I often think that the hesitancy around that shift is based in fear, because there’s a transition from being able to say “I did all the inputs correctly and maybe the outcome didn't happen, but I did my job” to — as you grow in your role and in your leadership — being accountable to those results not being able hide behind “well did all the stuff I said I would do, so I get a gold star.”
Yeah, I think for some people, that’s it for sure. As a CEO and a business leader, I look at it as my job to coach and make sure that managers in the company and in the team have the skills to help their team get aligned on outcomes. And to coach managers or rising managers to drive accountability for outcomes, which is actually the job. Leadership should be helping rising managers be good at this as opposed to expecting them to magically go from awesome coder to maverick manager who knows everything. It’s the leader’s job to coach them up.
Seems like this should be the end of the piece. Especially since Deidre’s answer to the next question is garbled on the audio.
I could spend all day talking about OKRs, but we’re about out of time. For my last question, I'd love to hear what you're reading or listening to these days.

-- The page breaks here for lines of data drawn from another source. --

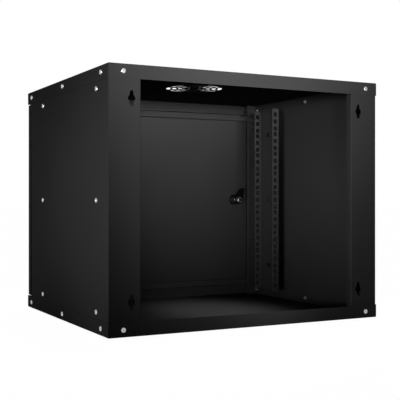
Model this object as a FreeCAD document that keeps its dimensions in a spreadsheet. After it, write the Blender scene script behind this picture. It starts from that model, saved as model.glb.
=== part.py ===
"""Nine-unit wall mount network cabinet, 19-inch, with a solid steel door and an open wall side.

Frame: +Z up, the door faces -Y, the open side that hangs on the wall faces +Y.
The origin is the middle of the underside of the bottom cover.  All sizes are millimetres.
Left and right are as seen by someone who stands in front of the door.
"""
import FreeCAD, Part
import Sketcher
import math
import os

V = FreeCAD.Vector
doc = FreeCAD.newDocument("wall_cabinet")

# ---------------------------------------------------------------- driving dimensions
SIZES = [
    ("cabinet_width", 570, "outer width of the covers"),
    ("cabinet_depth", 480, "outer depth of the covers"),
    ("rack_units", 9, "height of the 19-inch grid in units"),
    ("unit_pitch", 44.45, "height of one rack unit"),
    ("head_room", 32.975, "from the grid's end to the outside of a cover"),
    ("sheet_gauge", 1.2, "covers, side panels and door"),
    ("frame_gauge", 1.5, "posts and channels"),
    ("rail_gauge", 1.8, "19-inch rails"),
    ("fit_gap", 0.1, "sheet laid against sheet, and sheet end beyond a bend"),
    ("bend_outside", 2.0, "outer bend radius"),
    ("bend_inside", 0.8, "inner bend radius"),
    ("cover_flange", 25, "height of a cover's flanges"),
    ("cover_lip", 20, "return lip behind a cover's front flange"),
    ("corner_seam", 0.5, "slit between two flanges at a cover's corner"),
    ("cover_screw_rise", 13, "cover screw to the cover's outer face"),
    ("side_screw_inset", 32, "first side screw of a cover to its front or rear"),
    ("rear_screw_inset", 27.5, "rear screw of a cover to its side"),
    ("vent_rings", 4, "rings of slots in the fan vent"),
    ("vent_sectors", 8, "slots in each ring"),
    ("vent_inner", 12.6, "inner radius of the smallest ring"),
    ("vent_pitch", 12.4, "from one ring to the next"),
    ("vent_slot", 8.7, "width of a slot"),
    ("vent_spoke", 5, "width of a spoke between two slots"),
    ("fan_pitch", 105, "fan screw to fan screw"),
    ("fan_hole", 4.5, "fan screw hole"),
    ("front_flange", 27, "side panel's inward flange behind the door"),
    ("front_setback", 23, "from the cabinet's front to that flange"),
    ("post_face", 58, "rear face of a post"),
    ("post_leg", 68, "leg of a post along the side panel"),
    ("post_return", 15, "inward fold at the rear opening"),
    ("post_screw_back", 57, "screws of the side panel into the post"),
    ("panel_screw_rise", 194.5, "outer side panel screws above and below the middle"),
    ("keyhole_inset", 43.5, "keyhole to the cabinet's side"),
    ("keyhole_rise", 174.5, "keyholes above and below the middle"),
    ("keyhole_bore", 14, "hole that a wall screw's head passes"),
    ("keyhole_slot", 7, "width of the slots above and below it"),
    ("keyhole_length", 28, "end to end of the slots"),
    ("channel_back", 370, "channel screws to the rear of the cabinet"),
    ("channel_base", 40, "channel flange on the side panel"),
    ("channel_top", 38, "channel flange on the rail"),
    ("channel_overrun", 3, "channel beyond the rail at each end"),
    ("rail_opening", 450, "between the two rails"),
    ("hole_columns", 465.1, "between the two columns of square holes"),
    ("rail_flange", 17.5, "width of a rail's flanges"),
    ("rail_front_back", 368, "front face of the rail to the rear of the cabinet"),
    ("rail_depth", 78, "front to rear over a rail's flanges"),
    ("rail_overrun", 7, "rail beyond the grid at each end"),
    ("square_hole", 9.5, "cage nut hole"),
    ("hole_first", 6.35, "first hole above the start of a unit"),
    ("hole_step", 15.875, "wide step between holes of a unit"),
    ("rail_bolt_rise", 150, "rail bolts above and below the middle"),
    ("door_inset", 1, "door edge to the cabinet's side"),
    ("door_gap", 1.5, "door edge to a cover's flange"),
    ("door_thick", 20.5, "front face of the door to the rear of its folds"),
    ("door_return", 13, "inward fold round the door's rear"),
    ("hinge_inset", 8, "hinge axis to the cabinet's side"),
    ("hinge_back", 10, "hinge axis behind the door's face"),
    ("hinge_pin", 6, "hinge pin diameter"),
    ("running_gap", 0.05, "radial clearance of a pin that turns"),
    ("pin_head", 10, "rivet head of the lower pin"),
    ("pin_head_height", 2, "height of that head"),
    ("pin_reach", 4, "pins beyond a cover's lip"),
    ("washer_width", 11, "nylon washer under the door and stop ring of the upper pin"),
    ("washer_gap", 0.1, "free play of the door on its washer"),
    ("ring_height", 1.2, "stop ring of the upper pin"),
    ("guide_drop", 28, "guide of the upper pin below the door's top fold"),
    ("guide_width", 16, "width of that guide"),
    ("guide_offset", 3, "middle of the guide from the pin, away from the door's edge"),
    ("guide_leg", 12, "leg of the guide on the door's skin"),
    ("guide_depth", 16, "guide from the door's skin towards the rear"),
    ("handle_drop", 14, "handle of the upper pin below its guide"),
    ("handle_bend", 7, "bend radius from the pin to its handle"),
    ("handle_length", 24, "handle from the pin's axis"),
    ("spring_wire", 1.0, "wire diameter"),
    ("spring_gap", 0.6, "radial clearance of the spring round its pin"),
    ("spring_width", "=hinge_pin + 2 * (spring_gap + spring_wire)", "outer diameter of the spring"),
    ("spring_turns", 6, "turns of the spring"),
    ("spring_runs", 16, "short runs that make one turn"),
    ("lock_inset", 54, "lock axis to the cabinet's side"),
    ("lock_bore", 19, "hole for the lock in the door"),
    ("lock_body", 18.8, "barrel of the lock"),
    ("lock_bezel", 23, "rim of the lock on the door's face"),
    ("lock_length", 18, "barrel behind the door's face"),
    ("lock_nut_width", 24, "lock nut across flats"),
    ("lock_nut_height", 4, "lock nut"),
    ("lock_plug", 13, "turning part of the lock"),
    ("plug_sunk", 0.4, "plug behind the rim's face"),
    ("key_slot_width", 2, "key slot"),
    ("key_slot_length", 8, "key slot end to end"),
    ("key_slot_depth", 4, "key slot"),
    ("stud_width", 8, "threaded end of the plug"),
    ("stud_past_nut", 1.5, "threaded end beyond the cam nut"),
    ("cam_nut_width", 13, "cam nut across flats"),
    ("cam_nut_height", 5, "cam nut"),
    ("cam_reach", 31, "lock axis to the tip of the cam"),
    ("cam_gauge", 2.4, "thickness of the cam"),
    ("cam_hub", 21, "round end of the cam"),
    ("cam_tip", 13, "width of the cam at its tip"),
    ("cam_square", 8, "square drive of the cam"),
    ("cam_lean", 24, "cam at rest from upright, towards the door's edge"),
    ("cam_clearance", 1.2, "cam to the flange that it hooks behind"),
    ("thread_gap", 0.02, "nut thread to screw"),
    ("screw_shank", 5, "case screws"),
    ("screw_head", 8.6, "their pan heads"),
    ("head_height", 2.5, "head height of case screws and rim height of the lock"),
    ("screw_length", 9, "under the head"),
    ("screw_hole", 5.4, "clearance hole of a case screw"),
    ("nut_width", 8, "case nuts across flats"),
    ("nut_height", 4, "case nuts"),
    ("bolt_head", 10, "low heads of the rail bolts"),
    ("bolt_head_height", 1.8, "height of those heads"),
    ("rim_cut", 0.8, "slanted rim of the lock and tip of the lower hinge pin"),
    ("cut_margin", 1, "how far outside a piece its cuts start"),
]
sheet = doc.addObject("Spreadsheet::Sheet", "Sizes")
for row, (alias, number, use) in enumerate(SIZES, start=1):
    sheet.set(f"A{row}", alias)
    sheet.set(f"B{row}", str(number))
    sheet.set(f"C{row}", use)
    sheet.setAlias(f"B{row}", alias)
doc.recompute()
size = {alias: float(sheet.get(alias)) for alias, number, use in SIZES}

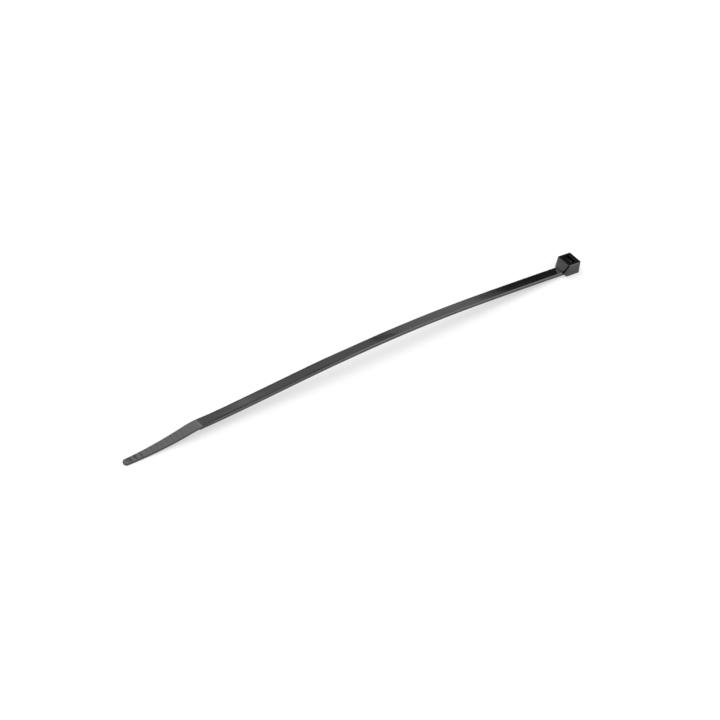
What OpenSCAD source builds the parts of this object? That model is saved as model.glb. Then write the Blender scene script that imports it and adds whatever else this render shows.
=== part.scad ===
// Cable tie, 200 x 4.6 mm, moulded in one piece.
// X runs along the strap towards the head, Y across it, Z up. The tie lies on z = 0
// on the tip of its tail and the heel of its head, with the strap arched between them,
// as it comes out of the bag. The origin is at the middle of that footprint.

/* [Strap] */
// Length along the strap, from the tip of the tail to the back of the head
overall_length = 200; // [120:1:380]
// Width of the strap
strap_width = 4.6; // [3.6:0.1:7.6]
// Thickness of the strap over the rails of the rack
strap_thickness = 1.2; // [1:0.05:1.8]
// Width and drop of the bevel along each top edge
edge_bevel = 0.42; // [0.2:0.01:0.6]
// Width of the fine groove between the bevel and the flat top, on the tail's half
edge_line = 0.45; // [0.1:0.01:0.5]
// Depth of the fine groove
line_depth = 0.26; // [0.08:0.01:0.3]
// Length of the fine groove, from the tail to where it has run out
line_length = 68; // [20:1:150]

/* [Rack] */
// Pitch of the teeth under the strap
tooth_pitch = 1.3; // [0.9:0.05:2]
// Depth of a tooth, from its crest to its root
tooth_depth = 0.4; // [0.2:0.05:0.5]
// How far the crests stand back from the rails
tooth_recess = 0.1; // [0.05:0.01:0.2]
// Width of the smooth rail on each side of the rack
rail_width = 0.6; // [0.4:0.05:1]
// Plain strap between the tail and the first tooth
rack_lead = 2.5; // [1:0.1:6]
// Plain strap between the last tooth and the head
plain_neck = 13; // [6:0.5:30]

/* [Tail] */
// Length of the thin tail, up to the step where the rack's rails begin
tail_length = 30.5; // [20:0.5:50]
// Width of the rounded tip
tip_width = 2.8; // [1.6:0.1:3.4]
// How far the tail's underside stands above the rails
tail_lift = 0.35; // [0.2:0.01:0.5]
// Pitch of the grip ribs across the tail
rib_pitch = 2.1; // [1.4:0.1:3.5]
// Width of the groove between two ribs
rib_groove = 0.5; // [0.3:0.05:0.9]
// Depth of the groove between two ribs
rib_depth = 0.07; // [0.05:0.01:0.2]
// Length over which the bevels run in behind the tail
bevel_run = 6.5; // [3:0.5:12]

/* [Head] */
// Depth of the head along the strap
head_depth = 7.7; // [7.4:0.1:9]
// Height of the head over the strap's underside, measured square to the strap
head_height = 4.8; // [4.2:0.05:6.5]
// Wall on each side of the slot
cheek = 1.15; // [0.9:0.05:2]
// Height of the upright lip over the strap, where the strap enters the head
lip_face = 0.35; // [0.2:0.05:0.8]
// Depth and rise of the small ledge over the lip
lip_ledge = 0.25; // [0.1:0.05:0.5]
// How far the lip stands out on each side of the strap
lip_overhang = 0.35; // [0.2:0.05:0.7]
// Depth over which the head widens behind the lip
front_taper = 1.9; // [1.4:0.05:2.4]
// How far the top of the head stands back from the lip
brow_setback = 1.65; // [1.2:0.05:1.8]
// How far the base of the head stands back from the lip
base_setback = 1.1; // [0.8:0.05:1.8]
// Width of the bevel on the two leaning front edges
cheek_bevel = 1.1; // [0.3:0.05:1.4]
// Radius of the two upright back edges
back_radius = 1; // [0.5:0.05:1.6]
// Bevel around the top of the head
top_bevel = 0.2; // [0.1:0.05:0.4]
// How far the base of the head stands below the strap's underside
base_drop = 0.1; // [0.05:0.05:0.3]
// Bevel around the base of the head
base_bevel = 0.12; // [0.05:0.01:0.2]
// Length of the eased heel that the head rests on, at the back of its base
heel_length = 0.7; // [0.4:0.05:1]

/* [Slot and pawl] */
// Clearance over the strap's thickness in the slot
slot_clearance = 0.45; // [0.25:0.05:0.6]
// Clearance on each side of the strap in the slot
side_clearance = 0.2; // [0.1:0.05:0.4]
// Wall in front of the pawl's pocket, at the top
front_wall = 1.35; // [0.9:0.05:1.5]
// Thickness of the pawl
pawl_thickness = 0.95; // [0.7:0.05:1.2]
// Gap behind the pawl, so that it can bend away
pawl_gap = 0.45; // [0.3:0.05:0.7]
// Gap on each side of the pawl
pawl_side_gap = 0.3; // [0.2:0.05:0.5]
// Height of the pawl's hinge above the base
hinge_height = 1.35; // [0.9:0.05:1.6]
// How far the tip of the pawl stays below the top
pawl_drop = 0.15; // [0.05:0.05:0.8]
// Reach of the pawl's teeth into the slot
pawl_tooth = 0.32; // [0.2:0.02:0.4]

/* [Resting curve] */
// Slope of the tail at its tip, in degrees
tip_slope = -0.5; // [-2:0.5:2]
// Slope of the tail just before its bend
bend_slope = 11.5; // [4:0.5:15]
// Length of the bend between the tail and the strap
bend_length = 5.5; // [4:0.5:8]
// Slope of the strap just after the bend
start_slope = 0.9; // [0:0.1:2]
// Steepest slope of the arch on the tail's side
rise_slope = 3.4; // [1:0.1:5]
// Slope of the strap where it enters the head
fall_slope = -5.5; // [-7:0.1:-2]

/* [Hidden] */
fine = 0.02;                                     // overlap that joins two shapes
past = 1;                                        // how far a cutter runs past what it cuts
bend_step = 0.5;                                 // spacing of the outline's points in the bend
strap_step = 3;                                  // their spacing along the strap
tip_round = 0.45;                                // rounding at the very end of the tip
step_run = 0.2;                                  // half the length of the step behind the tail
rack_ramp = 0.3;                                 // slope at the start of the rack
mouth = 0.5;                                     // flare of the slot at the base
pawl_root = 0.3;                                 // how far the pawl runs down into its hinge
pawl_ease = 0.1;                                 // eased corner at the tip of the pawl
bend_start = tail_length - 0.7 * bend_length;
strap_length = overall_length - head_depth;
plain_start = tail_length + bevel_run;           // the full section starts here
body_length = strap_length - bend_start - bend_length;
root_depth = 0.3 * head_depth;                   // how far the strap runs into the head
station_count = ceil((strap_length - plain_start) / strap_step);

// The resting curve, as rows of [distance from the tip, slope there]. Between two
// rows the slope changes evenly, so each stretch is an arc tangent to the next.
resting = [
    [0, tip_slope],
    [bend_start, bend_slope],
    [bend_start + bend_length, start_slope],
    [bend_start + bend_length + 0.10 * body_length, (start_slope + 4 * rise_slope) / 5],
    [bend_start + bend_length + 0.25 * body_length, rise_slope],
    [bend_start + bend_length + 0.50 * body_length, 0],
    [bend_start + bend_length + 0.75 * body_length, 0.8 * fall_slope],
    [strap_length, fall_slope],
];

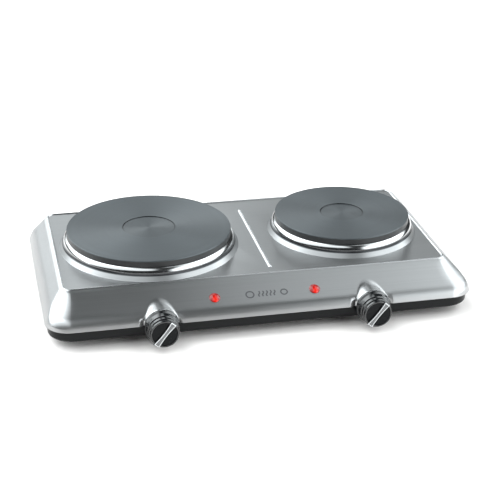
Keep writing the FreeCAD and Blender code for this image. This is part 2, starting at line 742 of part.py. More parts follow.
def bush_nuts():
    nuts = []
    for x in (-KNOB_X, KNOB_X):
        nut = hexagon(BUSH_NUT_FLATS, along(x, -BUSH_NUT), along(x, 0))
        nuts.append(nut.cut(rod(BUSH_R, along(x, -BUSH_NUT - CUT_MARGIN), along(x, CUT_MARGIN))))
    return Part.makeCompound(nuts)


def spindle_nut(x):
    """Square nut on the shaft's screw end, with the ceramic tip that moves the contact."""
    half = SPINDLE_NUT_HALF
    nut = box(x - half, x + half, BOSS_FACE_Y + SPINDLE_NUT_START, BOSS_FACE_Y + SPINDLE_NUT_END,
              KNOB_Z - half, KNOB_Z + half)
    nut = nut.fuse(rod(TIP_R, along(x, SPINDLE_NUT_END), along(x, TIP_END)))
    return nut.cut(rod(SPINDLE_R + RUNNING, along(x, SPINDLE_NUT_START), along(x, SPINDLE_BORE_END)))


def contact_leaf(x):
    """Spring leaf that the spindle nut's tip pushes back, with a rolled eye and its contact rivet."""
    front = BOSS_FACE_Y + TIP_END + LEAF_GAP
    rear = front + LEAF_THICK
    low = KNOB_Z - LEAF_HALF_HEIGHT
    high = KNOB_Z + LEAF_HALF_HEIGHT
    leaf = box(x - LEAF_PIVOT, x + LEAF_END, front, rear, low, high)
    eye = vec(x - LEAF_PIVOT, front + LEAF_THICK / 2, low)
    leaf = leaf.fuse(rod(LEAF_EYE_R, eye, eye.add(vec(0, 0, high - low))))
    rivet = vec(x + RIVET_X, rear, KNOB_Z)
    return leaf.fuse(rod(RIVET_R, rivet, rivet.add(vec(0, RIVET_HEIGHT, 0))))


def ceramic_base(x):
    """Ceramic body behind the frame: floor, post for the leaf and back wall."""
    end = BOSS_FACE_Y + CERAMIC_END
    half = FRAME_HALF
    low = KNOB_Z - FRAME_LOW
    base = box(x - half, x + half, BOSS_FACE_Y + CERAMIC_START, end, low, KNOB_Z - CERAMIC_FLOOR)
    base = base.fuse(box(x - half, x - CERAMIC_POST_HALF, BOSS_FACE_Y + CERAMIC_POST, end,
                         low, KNOB_Z + CERAMIC_TOP))
    base = base.fuse(box(x - half, x + half, BOSS_FACE_Y + CERAMIC_BACK, end, low, KNOB_Z + CERAMIC_TOP))
    return base.cut(Part.makeCompound(thermostat_contacts(x)))


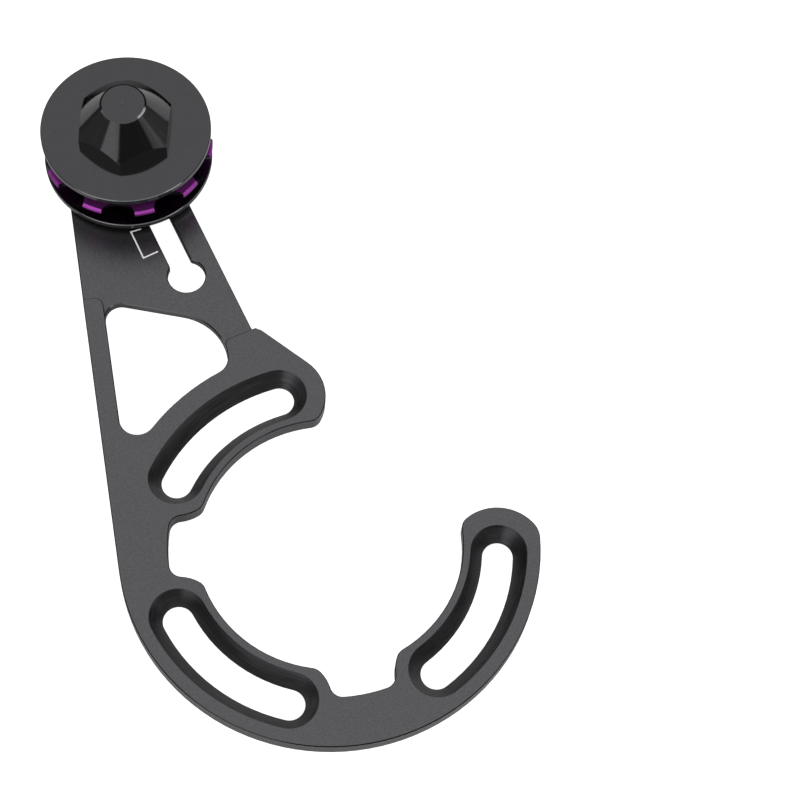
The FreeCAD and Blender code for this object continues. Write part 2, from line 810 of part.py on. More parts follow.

I just finished Ben Horowitz's new book, which I love. I was a huge fan of his book “The Hard Thing About Hard Things” of course. And I have “Sapiens” next on my iPad — I've heard so many awesome things about the book and its provocative way of thinking about how we come together as people, how we organize and coalesce. How we communicate, how we connect. So I'm super excited to crack that open tomorrow morning on my Peloton.
Yes. I also have a Peloton. I'm actually sitting by it right now — shout out to Peloton!
Deidre, thank you so much for coming on the show. I really appreciate you taking some time to chat about OKRs and giving us some knowledge on how we can be more outcome-focused and do this process better.
Oh, absolutely. It was very fun. I love the topic, and it was great to talk about it with you. Thanks.